#### [Task instructions]
Return each line of the material verbatim.
━━━
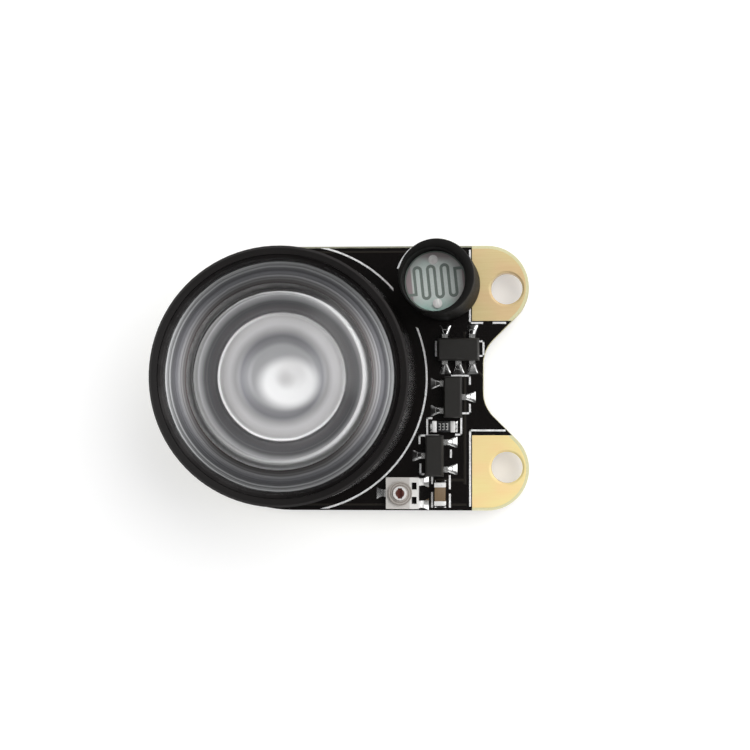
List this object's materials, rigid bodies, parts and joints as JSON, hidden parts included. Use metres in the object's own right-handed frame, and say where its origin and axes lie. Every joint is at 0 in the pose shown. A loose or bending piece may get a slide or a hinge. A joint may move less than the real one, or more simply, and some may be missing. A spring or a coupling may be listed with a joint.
{
  "type": "infrared illuminator board",
  "caption": "Small round-ended circuit board with a lensed infrared diode, a sleeved light sensor, a trimmer and gold screw ears.",
  "frame": {"origin": "midway between the two screw holes, on the underside of the gold lands", "axes": "+X from the lens to the screw ears, +Y to the light sensor's edge, +Z out of the lens"},
  "size_m": [0.0258, 0.0186, 0.0122],
  "materials": {
    "board_mask": "satin black solder mask over pale green-yellow laminate",
    "gold_plate": "gold plated copper, fine brushed",
    "holder_black": "satin black moulding",
    "ring_black": "smooth black moulding",
    "clear_acrylic": "polished clear acrylic",
    "clear_silicone": "clear silicone",
    "led_white": "white moulding",
    "led_silver": "silver plated",
    "led_chip": "polished crystal",
    "tin": "matt tin plate",
    "solder": "bright solder",
    "sleeve_black": "satin shrink sleeve",
    "sensor_ceramic": "ceramic with a brown-mauve light-sensitive layer",
    "sensor_film": "thin evaporated metal, grey-green",
    "chip_black": "fine matt moulding compound",
    "resistor_black": "black glaze over white ceramic",
    "capacitor_tan": "fired tan ceramic",
    "trimmer_ceramic": "pale grey ceramic",
    "rotor_metal": "turned nickel silver",
    "legend_white": "printed white ink"
  },
  "bodies": {
    "board": {"circuit_board": "board_mask", "upper_screw_pad": "gold_plate", "lower_screw_pad": "gold_plate", "lens_holder": "holder_black", "lens_retaining_ring": "ring_black", "collimating_lens": "clear_acrylic", "led_heat_slug": "led_silver", "led_body": "led_white", "led_die": "led_chip", "led_dome": "clear_silicone", "led_anode_lead": "tin", "led_cathode_lead": "tin", "led_solder": "solder", "sensor_sleeve": "sleeve_black", "sensor_disc": "sensor_ceramic", "sensor_upper_film": "sensor_film", "sensor_lower_film": "sensor_film", "sensor_upper_wire": "tin", "sensor_lower_wire": "tin", "sensor_solder": "solder", "driver_chip_body": "chip_black", "driver_chip_leads": "tin", "driver_chip_solder": "solder", "upper_transistor_body": "chip_black", "upper_transistor_leads": "tin", "upper_transistor_solder": "solder", "lower_transistor_body": "chip_black", "lower_transistor_leads": "tin", "lower_transistor_solder": "solder", "resistor_body": "resistor_black", "resistor_end_caps": "tin", "resistor_solder": "solder", "capacitor_body": "capacitor_tan", "capacitor_end_caps": "tin", "capacitor_solder": "solder", "trimmer_base": "trimmer_ceramic", "trimmer_end_tabs": "tin", "trimmer_wiper_tab": "tin", "trimmer_solder": "solder", "board_legend": "legend_white"},
    "rotor": {"trimmer_rotor": "rotor_metal"}
  },
  "joints": [
    {"name": "trimmer_turn", "type": "hinge", "parent": "board", "child": "rotor", "pos_m": [-0.00742, -0.00804, 0.0022], "axis": [0, 0, 1], "range_deg": [-125, 125]}
  ]
}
━━━
#### [Result of this exercise]
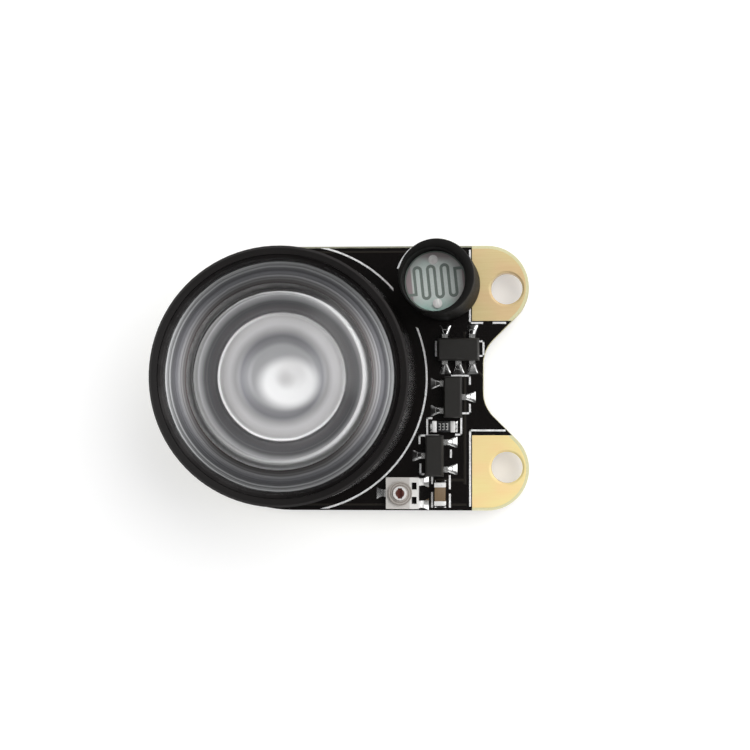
List this object's materials, rigid bodies, parts and joints as JSON, hidden parts included. Use metres in the object's own right-handed frame, and say where its origin and axes lie. Every joint is at 0 in the pose shown. A loose or bending piece may get a slide or a hinge. A joint may move less than the real one, or more simply, and some may be missing. A spring or a coupling may be listed with a joint.
{
  "type": "infrared illuminator board",
  "caption": "Small round-ended circuit board with a lensed infrared diode, a sleeved light sensor, a trimmer and gold screw ears.",
  "frame": {"origin": "midway between the two screw holes, on the underside of the gold lands", "axes": "+X from the lens to the screw ears, +Y to the light sensor's edge, +Z out of the lens"},
  "size_m": [0.0258, 0.0186, 0.0122],
  "materials": {
    "board_mask": "satin black solder mask over pale green-yellow laminate",
    "gold_plate": "gold plated copper, fine brushed",
    "holder_black": "satin black moulding",
    "ring_black": "smooth black moulding",
    "clear_acrylic": "polished clear acrylic",
    "clear_silicone": "clear silicone",
    "led_white": "white moulding",
    "led_silver": "silver plated",
    "led_chip": "polished crystal",
    "tin": "matt tin plate",
    "solder": "bright solder",
    "sleeve_black": "satin shrink sleeve",
    "sensor_ceramic": "ceramic with a brown-mauve light-sensitive layer",
    "sensor_film": "thin evaporated metal, grey-green",
    "chip_black": "fine matt moulding compound",
    "resistor_black": "black glaze over white ceramic",
    "capacitor_tan": "fired tan ceramic",
    "trimmer_ceramic": "pale grey ceramic",
    "rotor_metal": "turned nickel silver",
    "legend_white": "printed white ink"
  },
  "bodies": {
    "board": {"circuit_board": "board_mask", "upper_screw_pad": "gold_plate", "lower_screw_pad": "gold_plate", "lens_holder": "holder_black", "lens_retaining_ring": "ring_black", "collimating_lens": "clear_acrylic", "led_heat_slug": "led_silver", "led_body": "led_white", "led_die": "led_chip", "led_dome": "clear_silicone", "led_anode_lead": "tin", "led_cathode_lead": "tin", "led_solder": "solder", "sensor_sleeve": "sleeve_black", "sensor_disc": "sensor_ceramic", "sensor_upper_film": "sensor_film", "sensor_lower_film": "sensor_film", "sensor_upper_wire": "tin", "sensor_lower_wire": "tin", "sensor_solder": "solder", "driver_chip_body": "chip_black", "driver_chip_leads": "tin", "driver_chip_solder": "solder", "upper_transistor_body": "chip_black", "upper_transistor_leads": "tin", "upper_transistor_solder": "solder", "lower_transistor_body": "chip_black", "lower_transistor_leads": "tin", "lower_transistor_solder": "solder", "resistor_body": "resistor_black", "resistor_end_caps": "tin", "resistor_solder": "solder", "capacitor_body": "capacitor_tan", "capacitor_end_caps": "tin", "capacitor_solder": "solder", "trimmer_base": "trimmer_ceramic", "trimmer_end_tabs": "tin", "trimmer_wiper_tab": "tin", "trimmer_solder": "solder", "board_legend": "legend_white"},
    "rotor": {"trimmer_rotor": "rotor_metal"}
  },
  "joints": [
    {"name": "trimmer_turn", "type": "hinge", "parent": "board", "child": "rotor", "pos_m": [-0.00742, -0.00804, 0.0022], "axis": [0, 0, 1], "range_deg": [-125, 125]}
  ]
}